According to a recent Harris Poll done on July 21, roughly half of Americans believe that Iraq had WMDs when the U.S. invaded contrary to all evidence
that shows that their WMDs were destroyed after the 1991 Gulf War.
news.yahoo.com
Did Saddam Hussein's government have weapons of mass destruction in 2003?
Half of America apparently still thinks so, a new poll finds, and experts see a raft of reasons why: a drumbeat of voices from talk radio to die-hard
bloggers to the Oval Office, a surprise headline here or there, a rallying around a partisan flag, and a growing need for people, in their own minds,
to justify the war in Iraq.
The reality in this case is that after a 16-month, $900-million-plus investigation, the U.S. weapons hunters known as the Iraq Survey Group declared
that Iraq had dismantled its chemical, biological and nuclear arms programs in 1991 under U.N. oversight. That finding in 2004 reaffirmed the work of
U.N. inspectors who in 2002-03 found no trace of banned arsenals in Iraq.
Please visit the link provided for the complete story.

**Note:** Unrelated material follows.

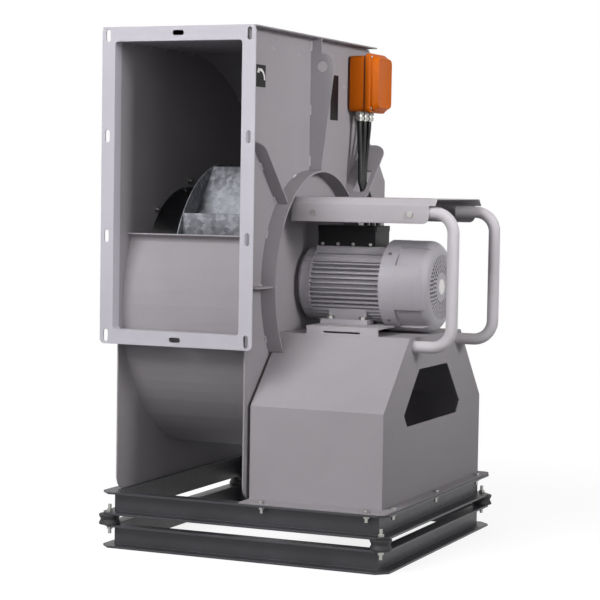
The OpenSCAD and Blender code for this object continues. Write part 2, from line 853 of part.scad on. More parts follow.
stator_len = 120;
module stator_core() {
  color([0.35, 0.33, 0.32]) placed()
    ring(body_x + (body_len - stator_len) / 2, stator_len, stator_r, rotor_r + rotor_gap);
}

// End shields turned with a bearing seat each
seat_wall = 8;
rear_seat_in = 14;
front_seat = motor_x + seat_wall;
rear_seat = cowl_x + rear_seat_in;
shield_in = 4;
shield_r = fin_r - shield_in;
boss_w = 14;
shield_share = 0.3;
lug_len_share = 0.6;
shaft_play = 2;
shield_sink = 6;
module drive_shield() {
  color([0.47, 0.46, 0.48]) placed() difference() {
    union() {
      turned(motor_x) polygon([[0, 0], [shield_r - boss_w, 0],
        [shield_r, shield_len * shield_share], [shield_r, shield_len], [0, shield_len]]);
      for (a = lug_angles) rotate_about(a)
        translate([body_x - shield_len * lug_len_share, -lug_w / 2, stator_r])
          cube([shield_len * lug_len_share, lug_w, fin_r - lug_sink - stator_r]);
    }
    disc(motor_x - touch, shield_len + 2 * touch, shaft_d / 2 + shaft_play);
    disc(front_seat, shield_len, bearing_r);
    disc(front_seat + bearing_w, shield_len, stator_r - shield_sink);
    below_feet(motor_x - touch, shield_len + 2 * touch);
  }
}

shield_t = 12;
seat_gap = 0.3;
module rear_shield() {
  color([0.47, 0.46, 0.48]) placed() difference() {
    union() {
      disc(cowl_x, shield_t, shield_r);
      intersection() {
        disc(cowl_x, shield_t, cowl_in_r - seat_gap);
        for (a = lug_angles) rotate_about(a)
          translate([cowl_x, -lug_w / 2, stator_r]) cube([shield_t, lug_w, cowl_r]);
      }
      disc(cowl_x, rear_seat + bearing_w - cowl_x + shield_in, bearing_r + boss_w);
    }
    disc(cowl_x - touch, rear_seat + bearing_w - cowl_x + touch, bearing_r);
    disc(cowl_x, cowl_len, tail_d / 2 + shaft_play);
  }
}

module shaft_bearings() {
  color([0.7, 0.7, 0.72]) placed() {
    ring(front_seat, bearing_w, bearing_r, shaft_d / 2 + shaft_gap);
    ring(rear_seat, bearing_w, bearing_r, tail_d / 2 + shaft_gap);
  }
}

// Rotating parts

shaft_x0 = back_x - hub_len;
tail_lead = 4;
tail_x = rear_seat - tail_lead;
fan_gap = 26;
fan_x = rear_seat + bearing_w + fan_gap;
fan_len = 46;
shaft_x1 = fan_x + fan_len + tail_lead;
module motor_shaft() {
  color([0.75, 0.75, 0.76]) placed() {
    disc(shaft_x0 + hub_inset, tail_x - shaft_x0 - hub_inset, shaft_d / 2);
    disc(tail_x - eps, shaft_x1 - tail_x, tail_d / 2);
  }
}

module rotor_core() {
  color([0.45, 0.43, 0.42]) placed()
    ring(body_x + (body_len - stator_len) / 2, stator_len, rotor_r, shaft_d / 2);
}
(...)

In the weeks prior to this survey, there were senators stating that there were, in fact, WMDs in Iraq at the time of the invasion. The WMDs that
they were referring to were rusting carcasses of SCUDs and other missiles in open fields that were not totally destroyed, though they were destroyed
enough that they could not be used again.

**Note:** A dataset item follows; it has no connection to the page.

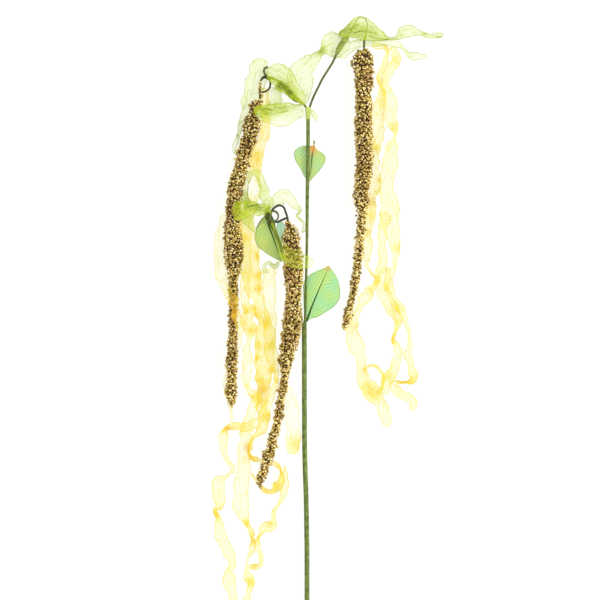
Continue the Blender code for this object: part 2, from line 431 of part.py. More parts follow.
def level_side(ahead):
    """Level unit vector to the right of a direction of travel."""
    return Vector((ahead.y, -ahead.x, 0)).normalized()


def tube_curve(name, route, sides_level, caps):
    """Round tube along a route of (right, down, height, radius)."""
    curve = bpy.data.curves.new(name, "CURVE")
    curve.dimensions = "3D"
    curve.bevel_depth = MM
    curve.bevel_resolution = sides_level
    curve.use_fill_caps = caps
    spline = curve.splines.new("POLY")
    spline.points.add(len(route) - 1)
    for point, station in zip(spline.points, route):
        point.co = (*spot(*station[:3]), 1.0)
        point.radius = station[3]
    return curve


def with_radius(route, radius):
    return [(*station, radius) for station in route]


def add_wire(collection, name, route, radius, look, sides_level):
    """Solid wire along a route of (right, down, height)."""
    curve = tube_curve(name, with_radius(route, radius), sides_level, True)
    return add_object(collection, name, curve, look)


def add_tape(collection, name, route, wall, look):
    """Hollow tape tube along a route of (right, down, height, radius), open at both ends."""
    tape = add_object(collection, name, tube_curve(name, route, 2, False), look)
    shell = tape.modifiers.new("tape wall", "SOLIDIFY")
    shell.thickness = wall * MM
    shell.offset = -1.0
    return tape


def band_mesh(name, rows):
    """Open band through rows of places, with every quad split the same way."""
    shape = bmesh.new()
    grid = [[shape.verts.new(place) for place in row] for row in rows]
    for row, following in zip(grid, grid[1:]):
        for left in range(len(row) - 1):
            shape.faces.new((row[left], row[left + 1], following[left + 1]))
            shape.faces.new((row[left], following[left + 1], following[left]))
    return mesh_from(shape, name)


def thicken(item, thickness):
    shell = item.modifiers.new("thickness", "SOLIDIFY")
    shell.thickness = thickness * MM
    shell.offset = 0.0


def add_ribbon(collection, name, stations, look):
    """Organza strip through stations of (right, down, rise, turn, width).

    rise is the height of its lower edge, and turn is its twist in degrees, 0 where it lies flat.
    """
    path = smooth(stations, RIBBON_STEP)
    places = []
    for right, down, rise, turn, width in path:
        places.append(spot(right, down, rise + width / 2 * abs(math.sin(math.radians(turn)))))
    rows = []
    for place, ahead, station in zip(places, directions(places), path):
        turn = math.radians(station[3])
        across = level_side(ahead) * math.cos(turn) + Vector((0, 0, math.sin(turn)))
        reach = across * (station[4] / 2 * MM)
        rows.append([place - reach, place + reach])
    ribbon = add_object(collection, name, band_mesh(name, rows), look)
    thicken(ribbon, ORGANZA)
    return ribbon


def add_leaf(collection, name, stations, look):
    """Arched leaf with a raised midrib, through (right, down, height, left width, right width)."""
    places = [spot(*station[:3]) for station in stations]
    rows = []
    for place, ahead, station in zip(places, directions(places), stations):
        side = level_side(ahead) * MM
        left, right = station[3:]
        arch = Vector((0, 0, LEAF_ARCH * min(1.0, left / LEAF_FULL_HALF) * MM))
        rows.append([place - side * left - arch, place - side * left / 2, place + arch / 2,
                     place + side * right / 2, place + side * right - arch])
    leaf = add_object(collection, name, band_mesh(name, rows), look)
    thicken(leaf, LEAF_THICKNESS)
    return leaf


def bead_rings(stations, seed):
    """Rings round a drop. Every third place is a bead's crown, and the others lie between beads."""
    rng = random.Random(seed)
    path = smooth(stations, BEAD_RING_STEP)
    places = [spot(*station[:3]) for station in path]
    rings = []
    for index, (centre, ahead, station) in enumerate(zip(places, directions(places), path)):
        side = level_side(ahead)
        up = side.cross(ahead)
        relief = min(1.0, station[3] / FULL_BEAD_RADIUS)
        ring = []
        for around in range(BEAD_SIDES):
            angle = math.tau * (around + index / 2) / BEAD_SIDES
            reach = station[3] - BEAD_RISE * relief
            if (around - index) % 3 == 0:
                reach = station[3] + rng.uniform(-BEAD_SPREAD, BEAD_SPREAD) * relief
            ring.append(centre + (side * math.cos(angle) + up * math.sin(angle)) * reach * MM)
        rings.append(ring)
    return places, rings


def flatten_below_surface(shape):
    """Cut away what lies under the surface, and close the small flats that are left."""
    everything = shape.verts[:] + shape.edges[:] + shape.faces[:]
    bmesh.ops.bisect_plane(shape, geom=everything, plane_co=(0, 0, 0), plane_no=(0, 0, -1),
                           clear_outer=True)
    bmesh.ops.holes_fill(shape, edges=[edge for edge in shape.edges if edge.is_boundary], sides=0)


def add_drop(collection, name, stations, seed, look):
    """Beaded drop through stations of (right, down, height, radius)."""
    places, rings = bead_rings(stations, seed)
    shape = bmesh.new()
    grid = [[shape.verts.new(place) for place in ring] for ring in rings]
    for ring, following in zip(grid, grid[1:]):
        for around in range(BEAD_SIDES):
            beside = (around + 1) % BEAD_SIDES
            shape.faces.new((ring[around], following[around], ring[beside]))
            shape.faces.new((ring[beside], following[around], following[beside]))
    for end, place in ((grid[0], places[0]), (grid[-1], places[-1])):
        pole = shape.verts.new(place)
        for here, beside in zip(end, end[1:] + end[:1]):
            shape.faces.new((here, beside, pole))
    bmesh.ops.recalc_face_normals(shape, faces=shape.faces)
    flatten_below_surface(shape)
    return add_object(collection, name, mesh_from(shape, name), look)


def add_socket(drop, cutters, inside, outside, radius):
    """Plain round hole in a drop, from inside it to beyond its top."""
    bottom = spot(*inside)
    mouth = spot(*outside)
    ahead = (mouth - bottom).normalized() * SOCKET_REACH * MM
    shape = bmesh.new()
    bmesh.ops.create_cone(shape, cap_ends=True, segments=8, radius1=radius * MM, radius2=radius * MM,
                          depth=(mouth - bottom + 2 * ahead).length)
    cutter = bpy.data.objects.new(drop.name + "_socket", mesh_from(shape, drop.name + "_socket"))
    cutter.location = (bottom + mouth) / 2
    cutter.rotation_euler = ahead.to_track_quat("Z", "Y").to_euler()
    cutter.hide_render = True
    cutter.display_type = "WIRE"
    cutters.objects.link(cutter)
    hole = drop.modifiers.new("socket", "BOOLEAN")
    hole.operation = "DIFFERENCE"
    hole.object = cutter


def add_stem(parts):
    add_tape(parts, "stem_lower", with_radius(LOWER_STEM, STEM_RADIUS), STEM_TAPE, TAPE_GREEN)
    add_tape(parts, "stem_upper", with_radius(UPPER_STEM, UPPER_STEM_RADIUS), STEM_TAPE, TAPE_GREEN)
    add_tape(parts, "fork_sleeve", with_radius(SLEEVE, SLEEVE_RADIUS), SLEEVE_TAPE, ORGANZA_GREEN)


def add_branches(parts):
    branches = {
        "right": (BRANCH_RIGHT, WIRE_RIGHT_IN_STEM, BINDING_RIGHT),
        "left": (BRANCH_LEFT, WIRE_LEFT_IN_STEM, BINDING_LEFT),
        "lower": (BRANCH_LOWER, WIRE_LOWER_IN_STEM, BINDING_LOWER),
    }
    for side, (branch, in_stem, binding) in branches.items():
        route = smooth(branch, BEND_STEP)
        add_tape(parts, "branch_" + side, with_radius(route, BRANCH_RADIUS), BRANCH_TAPE, TAPE_GREEN)
        add_wire(parts, "wire_" + side, in_stem + route, WIRE_RADIUS, WIRE_STEEL, 1)
        first, last, radius = binding
        bound = with_radius(route[first:last + 1], radius)
        add_tape(parts, "binding_" + side, bound, radius - BINDING_BORE, BINDING_GREEN)


def add_drops(parts, cutters):
    tape_socket = BRANCH_RADIUS + CLEARANCE
    hook_socket = HOOK_RADIUS + CLEARANCE
    right = add_drop(parts, "drop_right", DROP_RIGHT, 11, BEAD_GOLD)
    add_socket(right, cutters, BRANCH_RIGHT[-1], BRANCH_RIGHT[-2], tape_socket)
    left = add_drop(parts, "drop_left", DROP_LEFT, 22, BEAD_GOLD)
    add_socket(left, cutters, HOOK_LEFT[0], HOOK_LEFT[2], hook_socket)
    middle = add_drop(parts, "drop_middle", DROP_MIDDLE, 33, BEAD_GOLD)
    add_socket(middle, cutters, HOOK_MIDDLE[0], HOOK_MIDDLE[2], hook_socket)
    add_wire(parts, "hook_left", smooth(HOOK_LEFT, BEND_STEP), HOOK_RADIUS, HOOK_GREEN, 2)
    add_wire(parts, "hook_middle", smooth(HOOK_MIDDLE, BEND_STEP), HOOK_RADIUS, HOOK_GREEN, 2)


def main():
    remove_all()
    parts = make_collection("amaranth_spray")
    cutters = make_collection("cutters")
    add_stem(parts)
    add_branches(parts)
    add_drops(parts, cutters)
    for name, stations in LEAVES.items():
        add_leaf(parts, name, stations, LEAF_GREEN)
    for name, stations in GREEN_RIBBONS.items():
        add_ribbon(parts, name, stations, ORGANZA_GREEN)
    for name, stations in YELLOW_STREAMERS.items():
        add_ribbon(parts, name, stations, ORGANZA_YELLOW)


main()
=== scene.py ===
"""Dresses the hanging amaranth spray: strung beads, sheer ribbons, veined leaves and wound tape.

Routes are millimetres on a plan seen from above, right and down from the plan's corner, with the
height above the surface, as in the part's source. World +X is right and world +Y is up the plan.
Colours are screen values from 0 to 255.
"""

import math
import random

import bpy
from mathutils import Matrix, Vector, noise


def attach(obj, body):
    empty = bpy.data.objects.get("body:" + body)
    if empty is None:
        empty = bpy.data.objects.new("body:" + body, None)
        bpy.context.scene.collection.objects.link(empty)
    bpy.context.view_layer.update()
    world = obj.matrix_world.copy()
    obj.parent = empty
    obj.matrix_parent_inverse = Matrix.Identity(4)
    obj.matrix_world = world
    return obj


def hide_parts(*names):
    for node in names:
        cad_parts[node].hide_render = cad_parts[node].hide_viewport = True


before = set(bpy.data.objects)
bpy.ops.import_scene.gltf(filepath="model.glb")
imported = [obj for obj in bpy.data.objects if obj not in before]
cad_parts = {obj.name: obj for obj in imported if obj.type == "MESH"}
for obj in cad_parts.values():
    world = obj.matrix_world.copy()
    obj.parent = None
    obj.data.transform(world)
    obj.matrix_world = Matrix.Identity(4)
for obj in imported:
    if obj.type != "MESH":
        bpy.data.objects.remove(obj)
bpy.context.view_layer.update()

MM = 0.001
PLAN_RIGHT = 328.2
PLAN_DOWN = 398.0

# Camera: the plan's middle of the view, its width, and how high the camera hangs
VIEW_RIGHT = 300
VIEW_DOWN = 300
VIEW_WIDTH = 600
CAMERA_HEIGHT = 4000
SENSOR_WIDTH = 36

# Steps along routes, faces across, and the UV map's unit, all but the faces in millimetres
RIBBON_STEP = 1.2
TUBE_STEP = 1.2
LEAF_STEP = 0.5
RIBBON_COLUMNS = 12
LEAF_COLUMNS = 44
TUBE_SIDES = 14
UV_UNIT = 10
MERGE_DISTANCE = 0.01
CREASE_ANGLE = math.radians(60)

# Tubes: radius of the stem and the branches, the tape's wall, and the depth of the stem's open end
STEM_RADIUS = 2.48
BRANCH_RADIUS = 1.15
TUBE_WALL = 0.4
OPEN_END_DEPTH = 5.0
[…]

Most Americans only read the headline of that story and therefore still believe that there are WMDs still there rather than to read the story to
realize that the senators were just spewing propoganda to the masses who never bother to read beyond the headlines.
Equally guilty are the mainstream press who print such headlines without actually having a story to go with it. This reduces our mainstream press to
a mere propoganda machine and therefore less reliable than the popular grocery stand rumor magazines.
I suspect that this survey would not fare so well if done today, just a few weeks after the WMD propoganda was published. This propoganda & poll may
have been orchistrated as an election year spoof to rally support for those defending our presence in Iraq.